Earlier in the chapter, three primary advantages of the database approach were presented: the reduction of data storage costs, the elimination of multiple update procedures, and the establishment of data cur- rency (that is, the firm’s data files reflect accurately the effects of its transactions). Achieving data currency is critical to database integrity and reliability. However, in the DDP environment, this can be a challenging task.
Data Currency in a DDP Environment
During data processing, account balances pass through a state of temporary inconsistency, in which their values are incorrectly stated. This occurs during the execution of any accounting transaction. To illustrate, consider the computer logic for recording the credit sale of $2,000 to customer Jones.
Immediately after the execution of Instruction Number 3, and before the execution of Instruction Number 4, the AR-Control account value is temporarily inconsistent by the sum of $2,000. This inconsistency is resolved only after the completion of the entire transaction. In a DDP environment, such temporary inconsistencies can result in the permanent corruption of the database. To illustrate the potential for damage, look at a slightly more complicated example. Using the same computer logic as before, consider the processing of two separate transactions from two remote sites: Transaction 1 (T1) is the sale of $2,000 on account to customer Jones from Site A; Transaction 2 (T2) is the sale of $1,000 on account to customer Smith from Site B. The following logic shows the possible interweaving of the two processing tasks and the effect on data currency.

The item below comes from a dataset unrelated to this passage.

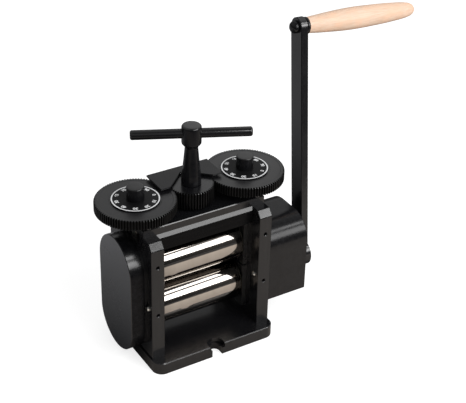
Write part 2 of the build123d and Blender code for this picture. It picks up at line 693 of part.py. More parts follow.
# ---- right housing: box with rounded shoulders over the reduction gears, open underneath -----
gearbox_back = profile_x(housing_face(0.0), side_outer_x, gearbox_back_x)
gearbox_back = gearbox_back - rod_x(back_hole, side_outer_x - 1, gearbox_back_x + 1, 0, lower_axis_z)
gearbox_back = gearbox_back - rod_x(counter_shaft_radius + seat_clearance, side_outer_x - 1,
                                    gearbox_back_x + 1, 0, counter_axis_z)
housing = profile_x(housing_face(0.0), gearbox_back_x, housing_end_x)
housing = chamfer(housing.edges().group_by(Axis.X)[-1], housing_edge)
cavity = profile_x(housing_face(housing_wall), gearbox_back_x - 1, housing_wall_x)
floor_cut = box(gearbox_back_x - 1, housing_wall_x, -housing_half_width + housing_wall,
                housing_half_width - housing_wall, housing_bottom_z - 1, housing_bottom_z + 1)
housing = housing - cavity - floor_cut
crank_boss_wall = rod_x(housing_boss_radius, housing_boss_x, housing_wall_x + 1, 0, lower_axis_z)
counter_boss = rod_x(counter_shaft_radius + 4.0, sleeve_end_x + 0.5, housing_wall_x + 1, 0,
                     counter_axis_z)
housing = housing + crank_boss_wall + counter_boss
housing = housing - rod_x(crank_bush_radius + seat_clearance, housing_boss_x - 1, housing_end_x + 1,
                          0, lower_axis_z)
housing = housing - rod_x(counter_shaft_radius + seat_clearance, sleeve_end_x, housing_wall_x, 0,
                          counter_axis_z)
housing_screw_length = housing_end_x - side_outer_x + housing_screw_grip
housing_screws = []
for side in (-1, 1):
    for z in housing_screw_z:
        y = side * housing_screw_y
        housing = housing - rod_x(housing_screw_radius + seat_clearance, housing_wall_x - 1,
                                  housing_end_x + 1, y, z)
        housing = housing - rod_x(housing_screw_radius * head_ratio + 0.3,
                                  housing_end_x - housing_head_height, housing_end_x + 1, y, z)
        gearbox_back = gearbox_back - rod_x(housing_screw_radius + seat_clearance, side_outer_x - 1,
                                            gearbox_back_x + 1, y, z)
        right_plate = right_plate - rod_x(housing_screw_radius + seat_clearance,
                                          side_outer_x - housing_screw_grip - 1, side_outer_x + 1, y, z)
        plane = Plane(origin=(housing_end_x - housing_head_height, y, z), x_dir=(0, 1, 0),
                      z_dir=(1, 0, 0))
        housing_screws.append(plane * cap_screw(housing_screw_radius,
                                                housing_screw_length - housing_head_height,
                                                housing_head_height - 0.2))
parts["gearbox_back_plate"] = gearbox_back
parts["gearbox_housing"] = housing
parts["housing_screws"] = Compound(children=housing_screws)
parts["left_side_plate"] = left_plate
parts["right_side_plate"] = right_plate
crank_bush = rod_x(crank_bush_radius, housing_boss_x, housing_end_x, 0, lower_axis_z)
crank_bush = crank_bush - rod_x(crank_shaft_radius + running_clearance, housing_boss_x - 1,
                                housing_end_x + 1, 0, lower_axis_z)
parts["crank_shaft_bush"] = crank_bush

# ---- crank shaft and its pinion -------------------------------------------------------------
crank_pinion = spur_gear(first_stage_module, crank_pinion_teeth, first_stage_width,
                         reduction_backlash, 90.0)
crank_pinion = crank_pinion - rod_z(crank_spigot_radius + seat_clearance, -1, first_stage_width + 1)
parts["crank_pinion"] = along_x(crank_pinion, first_stage_inner_x, 0, lower_axis_z)
crank_seat_x = crank_boss_outer_x - crank_disc_recess
crank_shaft = rod_x(crank_shaft_radius, first_stage_outer_x, crank_seat_x)
crank_shaft = crank_shaft + rod_x(crank_spigot_radius, output_outer_x - crank_spigot_length,
                                  first_stage_outer_x + 1)
parts["crank_shaft"] = Pos(0, 0, lower_axis_z) * crank_shaft

# ---- crank arm: flat bar on a round boss, leaning outward and set back at rest ---------------
# The crank is drawn upright about its own axis and then turned to its rest angle.
crank_rest = Pos(0, 0, lower_axis_z) * Rot(-crank_lean_back, 0, 0)
lean = Pos(crank_arm_x, 0, 0) * Rot(0, crank_lean_out, 0)
half_arm = crank_arm_width / 2
arm = box(0, crank_arm_thickness, -half_arm, half_arm, 0, crank_arm_length)
arm = arm + rod_x(half_arm, 0, crank_arm_thickness, 0, crank_arm_length)
arm = arm - rod_x(handle_bolt_radius + seat_clearance, -1, crank_arm_thickness + 1, 0, crank_arm_length)
arm = chamfer(arm.edges().filter_by(Axis.Z), 0.8)
arm = lean * arm + rod_x(crank_boss_radius, crank_boss_inner_x, crank_boss_outer_x)
arm = arm - rod_x(crank_shaft_radius + seat_clearance, crank_boss_inner_x - 3, crank_seat_x)
arm = arm - rod_x(crank_disc_radius + 0.2, crank_seat_x, crank_boss_outer_x + 3)
parts["crank_arm"] = crank_rest * arm
disc = rod_x(crank_disc_radius, crank_seat_x, crank_boss_outer_x - 0.4)
disc = disc - along_x(extrude(RegularPolygon(4.0, 6), amount=3.0), crank_boss_outer_x - 2.0)
parts["crank_retaining_disc"] = crank_rest * disc

# ---- handle: domed bolt through the arm, ferrule and turned wooden grip that spin on it ------
handle = crank_rest * lean * Pos(0, 0, crank_arm_length) * Rot(0, 90, 0)
dome = revolve(Plane.XZ * make_face([
    Line((0, 0), (handle_head_radius, 0)), Line((handle_head_radius, 0), (handle_head_radius, handle_head_rim)),
    ThreePointArc((handle_head_radius, handle_head_rim), (handle_head_radius * 0.78, handle_head_height * 0.72),
                  (handle_head_flat, handle_head_height)),
    Line((handle_head_flat, handle_head_height), (0, handle_head_height)),
    Line((0, handle_head_height), (0, 0))]), Axis.Z)
bolt = Rot(180, 0, 0) * dome + rod_z(handle_bolt_radius, 0, handle_bolt_length)
parts["handle_bolt"] = handle * bolt

ferrule_start = crank_arm_thickness + ferrule_gap
grip_start = ferrule_start + ferrule_length
ferrule = rod_z(ferrule_radius, ferrule_start, grip_start)
ferrule = chamfer(ferrule.edges().group_by(Axis.Z)[0], 1.2)
ferrule = ferrule - rod_z(handle_bolt_radius + running_clearance, ferrule_start - 1, grip_start + 1)
parts["grip_ferrule"] = handle * ferrule
outline = [(radius, grip_start + share * grip_length) for share, radius in grip_outline]
grip_end_z = grip_start + grip_length
grip_shoulder = (outline[-1][0] * 0.7, (outline[-1][1] + 2 * grip_end_z) / 3)
grip_edges = [Line((0, grip_start), outline[0]), Spline(*outline),
              ThreePointArc(outline[-1], grip_shoulder, (grip_end_flat, grip_end_z)),
              Line((grip_end_flat, grip_end_z), (0, grip_end_z)), Line((0, grip_end_z), (0, grip_start))]
grip = revolve(Plane.XZ * make_face(grip_edges), Axis.Z)
grip = grip - rod_z(handle_bolt_radius + running_clearance, grip_start - 1, handle_bolt_length + 1)
parts["wooden_grip"] = handle * grip

# ---- dial gears: adjusting screw, gear, dial disc and knob on each side ----------------------
for label, side in (("left", -1), ("right", 1)):
    tooth_angle = 180.0 / dial_teeth
    gear = spur_gear(dial_module, dial_teeth, dial_thickness, dial_backlash, tooth_angle)
    gear = gear + rod_z(dial_boss_radius, -dial_lift + dial_boss_gap, 0.5)
    gear = gear - rod_z(dial_screw_radius + seat_clearance, -dial_lift - 1, dial_thickness + 1)
    parts[label + "_dial_gear"] = Pos(side * dial_axis_x, 0, dial_bottom_z) * gear
    screw = rod_z(dial_screw_radius, screw_tip_z, dial_disc_top_z)
    collar_bottom_z = side_top_z - collar_gap - dial_collar_thickness
    screw = screw + rod_z(dial_collar_radius, collar_bottom_z, side_top_z - collar_gap)
    screw = chamfer(screw.edges().group_by(Axis.Z)[0], 1.0)
    parts[label + "_adjusting_screw"] = Pos(side * dial_axis_x, 0, 0) * screw
    dial_disc = rod_z(dial_disc_radius, dial_top_z, dial_disc_top_z)
    dial_disc = chamfer(dial_disc.edges().group_by(Axis.Z)[-1], 0.4)
    dial_disc = dial_disc - rod_z(dial_screw_radius + seat_clearance, dial_top_z - 1, dial_disc_top_z + 1)
    parts[label + "_dial_disc"] = Pos(side * dial_axis_x, 0, 0) * dial_disc
    knob = rod_z(dial_knob_radius, dial_disc_top_z, dial_disc_top_z + dial_knob_height)
    knob = chamfer(knob.edges().group_by(Axis.Z)[-1], 0.8)
    parts[label + "_dial_knob"] = Pos(side * dial_axis_x, 0, 0) * knob

# ---- spindle: pinion, tapered hub and cross bar ----------------------------------------------
pinion = spur_gear(dial_module, pinion_teeth, pinion_height, dial_backlash, 0.0)
pinion = pinion - rod_z(spindle_shaft_radius + seat_clearance, -1, pinion_height + 1)
parts["adjusting_pinion"] = Pos(0, 0, pinion_bottom_z) * pinion
collar_top_z = side_top_z - collar_gap
shaft_bottom_z = collar_top_z - spindle_collar_thickness
collar = rod_z(spindle_collar_radius, shaft_bottom_z, collar_top_z)
parts["spindle_collar"] = collar - rod_z(spindle_shaft_radius + seat_clearance, shaft_bottom_z - 1,
                                         collar_top_z + 1)
spindle = revolve_z([
    (0, shaft_bottom_z), (spindle_shaft_radius, shaft_bottom_z), (spindle_shaft_radius, pinion_top_z),
    (spindle_foot_radius, pinion_top_z), (spindle_foot_radius, pinion_top_z + 4.0),
    (spindle_waist_radius, spindle_waist_z), (spindle_taper_radius, spindle_taper_z),
    (spindle_neck_radius, spindle_neck_z), (hub_radius, hub_bottom_z),
    (hub_radius, hub_top_z - hub_chamfer), (hub_radius - hub_chamfer, hub_top_z), (0, hub_top_z)])
bar_rest = Rot(0, 0, cross_bar_angle)
bar_hole = rod_x(cross_bar_radius + seat_clearance, -hub_radius - 1, hub_radius + 1, 0, cross_bar_z)
parts["spindle"] = spindle - bar_rest * bar_hole
bar = rod_x(cross_bar_radius, -cross_bar_length / 2, cross_bar_length / 2, 0, cross_bar_z)
bar = chamfer(bar.edges().filter_by(GeomType.CIRCLE), cross_bar_chamfer)
parts["cross_bar"] = bar_rest * bar

for name, shape in parts.items():
    export_step(shape, "parts/" + name + ".step")
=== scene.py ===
import math

import bpy
import numpy as np
from mathutils import Matrix, Vector


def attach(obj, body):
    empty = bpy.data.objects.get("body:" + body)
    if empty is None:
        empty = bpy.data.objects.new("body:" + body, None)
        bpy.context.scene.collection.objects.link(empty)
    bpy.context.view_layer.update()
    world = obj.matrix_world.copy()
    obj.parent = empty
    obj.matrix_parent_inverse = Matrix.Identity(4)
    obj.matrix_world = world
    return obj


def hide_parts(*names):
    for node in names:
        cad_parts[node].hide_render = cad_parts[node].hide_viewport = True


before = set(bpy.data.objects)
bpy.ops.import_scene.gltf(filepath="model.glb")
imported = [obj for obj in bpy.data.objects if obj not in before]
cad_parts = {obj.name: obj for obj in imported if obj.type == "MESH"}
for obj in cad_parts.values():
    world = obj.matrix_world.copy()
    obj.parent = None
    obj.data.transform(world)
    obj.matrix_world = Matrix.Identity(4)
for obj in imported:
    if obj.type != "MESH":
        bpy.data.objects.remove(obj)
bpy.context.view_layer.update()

scene = bpy.context.scene
mm = 0.001

# ---- camera ---------------------------------------------------------------------------------
# A long lens 1.5 m away, above and to the left of the mill's front and rolled a little. Angles
# are in radians, the place is in metres, and lens and film width are in millimetres.
turn, tilt, roll_over = -0.559, 0.553, 0.027
camera_place = Vector((-0.5925, -1.0363, 0.9140))
lens_length, film_width = 96.06, 36.0
backward = Vector((math.sin(turn) * math.cos(tilt), -math.cos(turn) * math.cos(tilt), math.sin(tilt)))
level_right = Vector((math.cos(turn), math.sin(turn), 0.0))
level_up = backward.cross(level_right)
view_right = math.cos(roll_over) * level_right + math.sin(roll_over) * level_up
view_up = -math.sin(roll_over) * level_right + math.cos(roll_over) * level_up
camera = bpy.data.objects.new("studio_camera", bpy.data.cameras.new("studio_camera"))
scene.collection.objects.link(camera)
camera.matrix_world = (Matrix.Translation(camera_place)
                       @ Matrix((view_right, view_up, backward)).transposed().to_4x4())
camera.data.lens = lens_length
camera.data.sensor_width = film_width
camera.data.sensor_fit = "HORIZONTAL"
scene.camera = camera
scene.view_settings.view_transform = "Standard"


# ---- studio: pale floor, two soft panels, white surround ---------------------------------------
# A pale board under a white tent, a little warm and brightest in front of the mill. The low wide
# panel and the narrow strip above it make the two bands of light on bevels and rolls. Seen
# directly, board and surround are white.
def hex_linear(code):
    """sRGB hex colour as linear RGBA: v / 12.92 up to 0.04045, ((v + 0.055) / 1.055)^2.4 above."""
    value = np.array([int(code[i:i + 2], 16) for i in (1, 3, 5)]) / 255.0
    value = np.where(value <= 0.04045, value / 12.92, ((value + 0.055) / 1.055) ** 2.4)
    return (*value.tolist(), 1.0)


def add_node(tree, kind, inputs=None, **settings):
    """Adds a node. inputs maps a socket's name or number to a value or to another node's output."""
    node = tree.nodes.new(kind)
    for key, value in settings.items():
        setattr(node, key, value)
    for key, value in (inputs or {}).items():
        if isinstance(value, bpy.types.NodeSocket):
            tree.links.new(value, node.inputs[key])
        else:
            node.inputs[key].default_value = value
    return node


floor_half = 4.0
floor_mesh = bpy.data.meshes.new("table_top")
floor_mesh.from_pydata([(-floor_half, -floor_half, 0), (floor_half, -floor_half, 0),
                        (floor_half, floor_half, 0), (-floor_half, floor_half, 0)], [], [(0, 1, 2, 3)])
floor = bpy.data.objects.new("table_top", floor_mesh)
scene.collection.objects.link(floor)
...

Notice that Site B seized the AR-Control data value of $10,000 when it was in an inconsistent state. By using this value to process its transaction, Site B effectively destroyed the record of Transaction T1 that had been processed by Site A. Therefore, instead of $13,000, the new AR-Control balance is misstated at $11,000.
Database Lockout
To achieve data currency, simultaneous access to individual data elements by multiple sites needs to be prevented. The solution to this problem is to use a database lockout, which is a software control (usually a function of the DBMS) that prevents multiple simultaneous accesses to data. The previous example can be used to illustrate this technique: immediately upon receiving the access request from Site A for AR- Control (T1, Instruction Number 2), the central site DBMS places a lock on AR-Control to prevent access from other sites until Transaction T1 is complete. Thus, when Site B requests AR-Control (T2, Instruction Number 2), it is placed on wait status until the lock is removed. Only then can Site B access AR-Control and complete Transaction T2.
DISTRIBUTED DATABASES
Distributed databases can be distributed using either the partitioned or replicated technique.
Partitioned Databases
The partitioned database approach splits the central database into segments or partitions that are distributed to their primary users. The advantages of this approach are:
• Storing data at local sites increases users’ control.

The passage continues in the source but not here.